**WHAT YOU WILL DO**. Copy each line of the listing below exactly.

**DATA SEGMENT**.

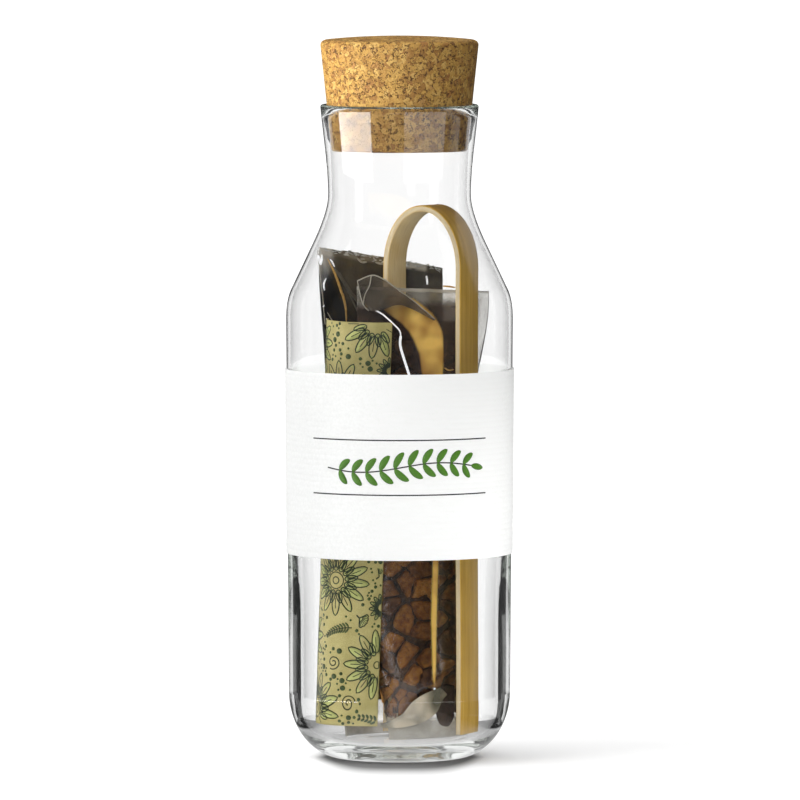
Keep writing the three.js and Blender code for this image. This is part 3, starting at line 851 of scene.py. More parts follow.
# %% [markdown]
# ## Printed sheet
#
# A sheet of kraft paper stands rolled round the front left of the contents. Its plan is a smooth curve
# through a few points, and the sheet is that curve carried upwards, leaning a little. One function maps
# a place on the flat sheet (millimetres from its front edge, and upwards) to space, so the paper and
# its printing share it.

# %% Sheet surface
SHEET_PLAN = np.array([
    [-3.6, -19.3], [-12, -21.4], [-21.5, -20.2], [-27.2, -14.3], [-29.6, -6.2], [-29.2, -0.6]])
SHEET_PLACE = np.array([-3.3, 0.6, 14.9])
SHEET_HEIGHT, SHEET_LEAN = 162, math.radians(1.4)
SHEET_FOOT_ROLL, SHEET_ROLL_EDGE = 0.925, -29.6        # narrower at the foot, towards its left edge


def through(points, steps=12):
    """A smooth curve through all points: on each stretch a cubic whose ends head along the line between
    the neighbours."""
    padded = np.vstack([points[:1], points, points[-1:]])
    before, start, end, after = padded[:-3], padded[1:-2], padded[2:-1], padded[3:]
    t = np.linspace(0, 1, steps, endpoint=False)[:, None, None]
    leave, arrive = (end - before) / 2, (after - start) / 2
    curve = ((2 * t ** 3 - 3 * t ** 2 + 1) * start + (t ** 3 - 2 * t ** 2 + t) * leave
             + (3 * t ** 2 - 2 * t ** 3) * end + (t ** 3 - t ** 2) * arrive)
    return np.vstack([curve.transpose(1, 0, 2).reshape(-1, points.shape[1]), points[-1:]])


sheet_path = through(SHEET_PLAN)
sheet_walk = lengths(sheet_path)
sheet_width = sheet_walk[-1]
sheet_along = np.gradient(sheet_path, axis=0)
sheet_along /= np.linalg.norm(sheet_along, axis=1)[:, None]


def on_sheet(place, proud, middle=PAPER / 2):
    """Maps (along, upwards) millimetres on the sheet's face to space, `proud` in front of the paper."""
    along, upwards = place[..., 0], place[..., 1]
    x, y, ahead_x, ahead_y = (np.interp(along, sheet_walk, column) for column in
                              (sheet_path[:, 0], sheet_path[:, 1], sheet_along[:, 0], sheet_along[:, 1]))
    flat = np.stack([along, upwards, 0 * along], axis=-1)
    wave = 0.35 * lumps(flat, 34.0, 5) + 0.1 * lumps(flat, 11.0, 6)
    out = middle + proud + wave
    x, y = x - ahead_y * out, y + ahead_x * out
    roll = SHEET_FOOT_ROLL + (1 - SHEET_FOOT_ROLL) * upwards / SHEET_HEIGHT
    x = SHEET_ROLL_EDGE + (x - SHEET_ROLL_EDGE) * roll
    cos, sin = math.cos(SHEET_LEAN), math.sin(SHEET_LEAN)
    return np.stack([x * cos + upwards * sin, y, upwards * cos - x * sin], axis=-1) + SHEET_PLACE


# %% Kraft paper
kraft, tree, shader = new_material("printed_kraft", Roughness=0.6)
place = add(tree, "TexCoord", output="Object")
clouds = noise(tree, place, 160, 4)
base = colours(tree, clouds, (0.3, (0.42, 0.365, 0.125)), (0.7, (0.51, 0.445, 0.175)))
fibres = noise(tree, place, 1400, 3, 0.7)
fibrous = colours(tree, fibres, (0.3, (0.7, 0.68, 0.6)), (0.65, (1, 1, 1)))
base = blend(tree, 0.35, base, fibrous, "MULTIPLY")
tree.links.new(base, shader.inputs["Base Color"])
bump(tree, shader, fibres, 0.2, 0.0001)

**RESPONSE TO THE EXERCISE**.
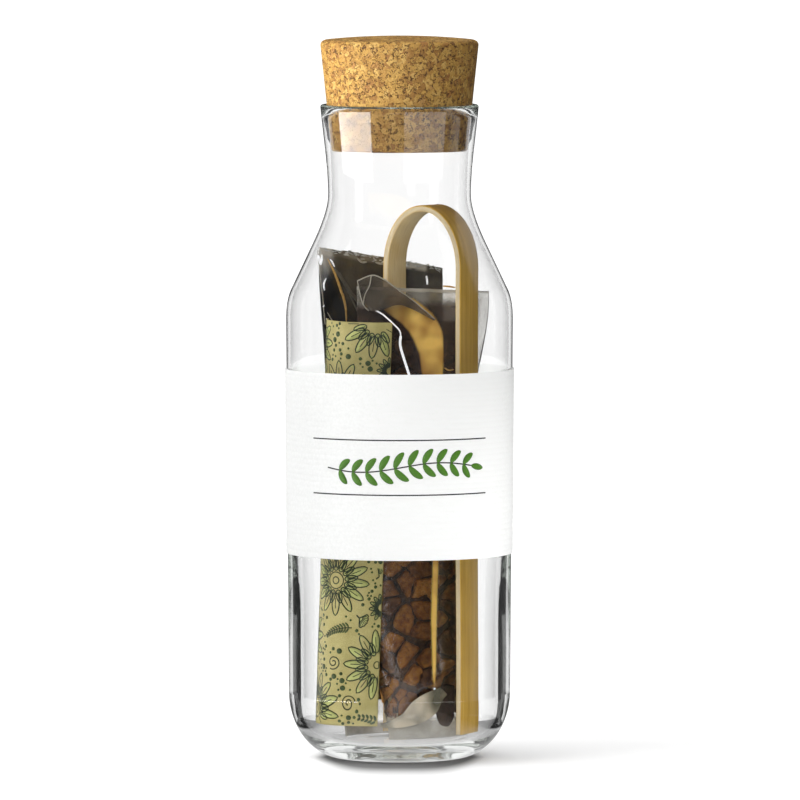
Keep writing the three.js and Blender code for this image. This is part 3, starting at line 851 of scene.py. More parts follow.
# %% [markdown]
# ## Printed sheet
#
# A sheet of kraft paper stands rolled round the front left of the contents. Its plan is a smooth curve
# through a few points, and the sheet is that curve carried upwards, leaning a little. One function maps
# a place on the flat sheet (millimetres from its front edge, and upwards) to space, so the paper and
# its printing share it.

# %% Sheet surface
SHEET_PLAN = np.array([
    [-3.6, -19.3], [-12, -21.4], [-21.5, -20.2], [-27.2, -14.3], [-29.6, -6.2], [-29.2, -0.6]])
SHEET_PLACE = np.array([-3.3, 0.6, 14.9])
SHEET_HEIGHT, SHEET_LEAN = 162, math.radians(1.4)
SHEET_FOOT_ROLL, SHEET_ROLL_EDGE = 0.925, -29.6        # narrower at the foot, towards its left edge


def through(points, steps=12):
    """A smooth curve through all points: on each stretch a cubic whose ends head along the line between
    the neighbours."""
    padded = np.vstack([points[:1], points, points[-1:]])
    before, start, end, after = padded[:-3], padded[1:-2], padded[2:-1], padded[3:]
    t = np.linspace(0, 1, steps, endpoint=False)[:, None, None]
    leave, arrive = (end - before) / 2, (after - start) / 2
    curve = ((2 * t ** 3 - 3 * t ** 2 + 1) * start + (t ** 3 - 2 * t ** 2 + t) * leave
             + (3 * t ** 2 - 2 * t ** 3) * end + (t ** 3 - t ** 2) * arrive)
    return np.vstack([curve.transpose(1, 0, 2).reshape(-1, points.shape[1]), points[-1:]])


sheet_path = through(SHEET_PLAN)
sheet_walk = lengths(sheet_path)
sheet_width = sheet_walk[-1]
sheet_along = np.gradient(sheet_path, axis=0)
sheet_along /= np.linalg.norm(sheet_along, axis=1)[:, None]


def on_sheet(place, proud, middle=PAPER / 2):
    """Maps (along, upwards) millimetres on the sheet's face to space, `proud` in front of the paper."""
    along, upwards = place[..., 0], place[..., 1]
    x, y, ahead_x, ahead_y = (np.interp(along, sheet_walk, column) for column in
                              (sheet_path[:, 0], sheet_path[:, 1], sheet_along[:, 0], sheet_along[:, 1]))
    flat = np.stack([along, upwards, 0 * along], axis=-1)
    wave = 0.35 * lumps(flat, 34.0, 5) + 0.1 * lumps(flat, 11.0, 6)
    out = middle + proud + wave
    x, y = x - ahead_y * out, y + ahead_x * out
    roll = SHEET_FOOT_ROLL + (1 - SHEET_FOOT_ROLL) * upwards / SHEET_HEIGHT
    x = SHEET_ROLL_EDGE + (x - SHEET_ROLL_EDGE) * roll
    cos, sin = math.cos(SHEET_LEAN), math.sin(SHEET_LEAN)
    return np.stack([x * cos + upwards * sin, y, upwards * cos - x * sin], axis=-1) + SHEET_PLACE


# %% Kraft paper
kraft, tree, shader = new_material("printed_kraft", Roughness=0.6)
place = add(tree, "TexCoord", output="Object")
clouds = noise(tree, place, 160, 4)
base = colours(tree, clouds, (0.3, (0.42, 0.365, 0.125)), (0.7, (0.51, 0.445, 0.175)))
fibres = noise(tree, place, 1400, 3, 0.7)
fibrous = colours(tree, fibres, (0.3, (0.7, 0.68, 0.6)), (0.65, (1, 1, 1)))
base = blend(tree, 0.35, base, fibrous, "MULTIPLY")
tree.links.new(base, shader.inputs["Base Color"])
bump(tree, shader, fibres, 0.2, 0.0001)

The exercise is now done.